We have had this happen three times in the past year (and even before we had our first official orientation another person decided to leave) so the concept of losing a member is not new to me but…this member was one of my original small group orientation team members and thus felt a bit like one of the pillars of my own doctoral journey. She was an always positive, always professional, always freakishly organized force of good in my life and also in the whole way the cohort functioned. With the others who left, I was sad because in my head I knew that it was appropriate to be sad at the idea that someone was leaving but for this latest loss…my head knew enough to get out of the way because my heart was having all the feels from anger to sadness to betrayal to finally a somewhat shaky acceptance and resolution.

It is, I think, one of the great mysteries of humans that we can bond so strong and so tight even across great divides, cultures, and even customs. It is pretty dazzling that the desire to connect and to know and be known is stronger than distance. I know that there is indeed lots of things being studied and researched about how these bonds occur and how environments and structures can nurture them. I think that is fabulous and I hope that we can unlock some part of the code and yet I also think that there may be a whole mystical element to it that all the qualitative and quantitative research in the world will not be able to unravel….and that is even more fabulous. You know when you have been in one of these somewhat sacred seasons when for whatever reason it ends. Which is an irony in itself because when you are in the midst of it, it is easy to say that of course this is how things always are….of course this is business as usual and you overlook the brilliance because daily life happens. It is only in the ending and the sudden emptiness that you realize how extraordinary it was to begin with. And then of course it is too late and all you feel is a hollow pain for awhile.

So we lost another cohort member this week. Though I now have enough distance to speak of it a tad more reflectively and a tad more poetically, that was far from my first reaction. My first reaction was shock followed quickly by anger and then resentment. I hate to admit it, but I was so angry that they could not stick it out…that the rest of life (and some legit very very very good reasons) had caused a reshuffling of time and priorities and there just was n0t reasonable room for continuing on in the program at this time. As I am a DIY guru of the importance of rest and balance and listening to your schedule and curating it so that you do what you do best, hearing that someone I care for was doing the smart thing rather than running themselves ragged should have been music to my ears. But…not so much. Hearing that someone I care for was doing the smart thing felt like betrayal. When I began to feel these things and probe slightly into my own reactions, I began to wonder if a lot of what I had been couching in “caring deeply” may have been thinly veiled “caring deeply for you not because you’re a valid human but because you serve me well in my own journey.” In the first scenario, I am sad because I know it was so hard for you to navigate and wrestle with. In the second scenario, I am sad because you were a useful part of my own plan and now that you are gone, I feel like things might not be so easy for me….which makes me angry.

Eeek.

Being reminded of your own dark and selfish soul is never easy but the good news is that coming to this choice bit of awareness was enough to jolt me from anger into empathy…from sitting and pitying my own loss to seeing the world from a bit of a larger perspective where maybe, just maybe, I was not the center of the universe rather one part of a wonderfully diverse interconnected web.

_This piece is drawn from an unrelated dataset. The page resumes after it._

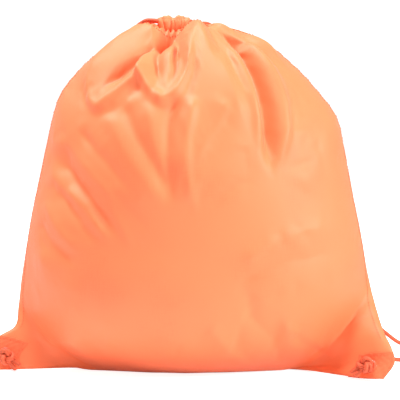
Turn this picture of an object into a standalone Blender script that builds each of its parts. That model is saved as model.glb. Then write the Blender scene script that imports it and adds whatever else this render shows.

So we lost another cohort member this week. I still wish it was not so…that just as Thanksgiving in Canada happens super early, so too might April Fool’s Day and this business will all be forgotten and life will be back to normal and we all just placidly complain about 803.

But…I know that is not what the future holds so in the meantime, I am trying to do my best to keep on moving along. I am trying to do my best to love my remaining cohort members as best I can and yet do so with a much more open hand rather than a grasped fist….pull them along if they need the help but also let them go too when it is their time just as (and I totally hope this never happens) they would do with me should I need it.

I hate dealing with feelings. My natural setting is “find numb as quick as possible whenever the feels begin to happen and camp out in numb until the storm passes.” Which is, I know, stupid and growth inhibiting but still…life is so much easier to handle when one can skim along the surface and never enter into the dark murkiness of  true wisdom. The true genius of this program has been (so far…maybe in 804 everything changes. We shall see!) that you learn a boatload of things about learning theories and how people know stuff and how you actually should do research but even more, as you go about the experience of learning a boatload of things, you find all the little chinks and cracks and thin places in yourself and constantly have to choose just you are going to do with that new found knowledge…if you are going to sure up what has been revealed or just re-wall paper and hope that the winds aren’t too strong or the temperatures too cold. In this process you see what kind of an academic you want to be when it is all over but even more you see what kind of a person you want to be when it is all going on. Deep stuff indeed. And totally nothing anyone tells you when you first get it into your head that it would be really cool to be able to sign your name “Dr.” and thus apply to a graduate program.

So, it is back to the daily, mundane, not so romantic stuff for me. Back to putting in the words and the hours and the base so that I will be strong when the time comes. And it is glorious too in the mundane. Because this season, for all its daily business, is also a gift if I have eyes to see it.